Mme Zhagüi est une représentante du conseil des administrateurs de l’eau potable de Victoria del Portete et Tarqui. Le groupe est préoccupé par les opérations minières qui risquent de lixivier de l’arsenic dans les eaux souterraines de la zone humide de la province d’Azuay.

“Il est faux de dire que le Canada respecte les droits des Autochtones, les peuples autochtones et les droits de la personne. C’est faux, car nous vivons une autre réalité.” Hortencia Zhagüi

Zenaida Yasacama et Hortencia Zhagüi faisaient partie d’une délégation de femmes équatoriennes qui s’est rendue au Canada (Nouvelle fenêtre) à l’automne dernier, mais elles ne savent toujours pas si les dirigeants canadiens ont donné suite à leurs requêtes.

Un porte-parole de la ministre du Commerce, Mary Ng, n’a pas répondu aux demandes d’entrevue. Dans une déclaration, le ministère des Affaires mondiales a indiqué que l’accord comprenait un chapitre sur les peuples autochtones et le commerce "qui vise à faire respecter et à promouvoir les droits des peuples autochtones en vertu de la législation applicable".

L’accord comprend également des clauses engageant le Canada et l’Équateur à ne pas affaiblir ou réduire les droits des travailleurs, des femmes ou des peuples autochtones, selon le communiqué.

Inquiétudes concernant l’arbitrage

Les groupes de la société civile tirent également la sonnette d’alarme quant à l’inclusion d’un système controversé d’arbitrage international utilisé dans le passé par des entreprises canadiennes, dont certaines qui ont été accusées de violation des droits de la personne.

"Nous sommes scandalisés", a déclaré Viviana Herrera, coordinatrice du programme latino-américain de Mining Watch Canada. "Le document publié est très clair : cet accord vise à protéger les investissements et non les personnes."

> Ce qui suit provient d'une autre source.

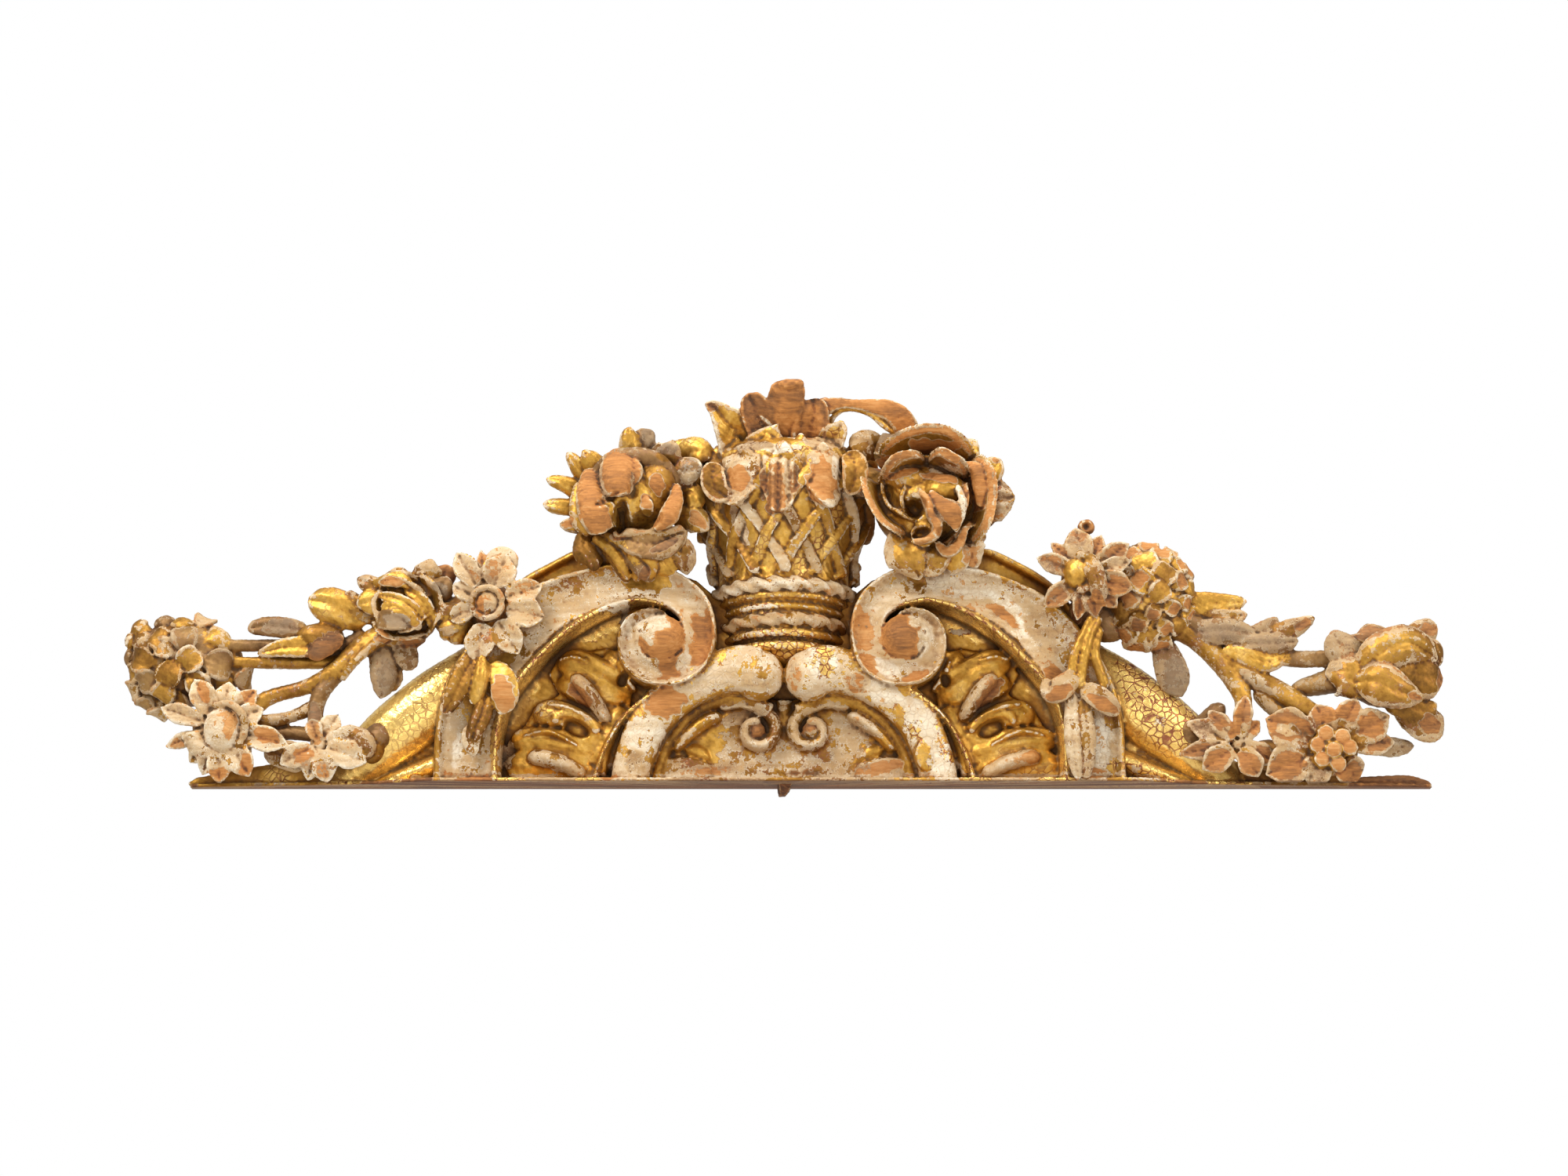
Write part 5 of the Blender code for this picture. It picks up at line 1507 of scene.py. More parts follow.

Connu sous le nom de Règlement des différends entre investisseurs et États (RDIE), le système d’arbitrage permettrait aux entreprises canadiennes de poursuivre l’Équateur devant des tribunaux privés plutôt que devant les tribunaux nationaux.

L’Équateur a interdit ce système en 2008 et l’a de nouveau rejeté lors d’un référendum populaire en 2024. Le système est considéré comme partial et injuste en Équateur à la suite d’une série de mauvaises expériences, a déclaré Stuart Trew, chercheur en commerce au Centre canadien de politiques alternatives.

"Il s’agit vraiment d’un système antidémocratique, très peu responsable, qui doit disparaître", a-t-il indiqué lors d’une entrevue, jugeant décevant que le Canada l’accepte.

"Cela met un doigt sur la balance au nom des entreprises en cas de résistance – ce qui est bien sûr le cas en Équateur. La résistance à l’exploitation minière est massive. Cela ne peut que mal tourner pour les États. Il en résultera des procès en masse, en masse."

À la fin des années 2000, par exemple, le gouvernement équatorien a révoqué la licence de la société Copper Mesa Mining, basée à Vancouver, accusée d’avoir tenté de faire avancer un projet en recourant à l’intimidation, à la violence et à des subterfuges.

Copper Mesa a alors intenté un procès à l’Équateur au moyen du système d’arbitrage. Bien qu’il ait conclu que des cadres supérieurs de Quito étaient coupables d’avoir dirigé une campagne organisée de violence criminelle contre des groupes antimines, un tribunal a accordé à l’entreprise une compensation de 24 millions de dollars américains en 2016.

Dans une autre affaire, l’Équateur a annulé un contrat avec l’entreprise américaine Occidental Petroleum Corp. au motif qu’elle avait vendu illégalement une participation importante dans le projet à une entreprise canadienne. Occidental a intenté une procédure d’arbitrage et a obtenu 1,77 milliard de dollars en 2012.

Selon M. Trew, la menace de ces poursuites énormes et préjudiciables donnerait aux entreprises canadiennes une grande influence lorsque les projets ne se déroulent pas comme elles le souhaitent.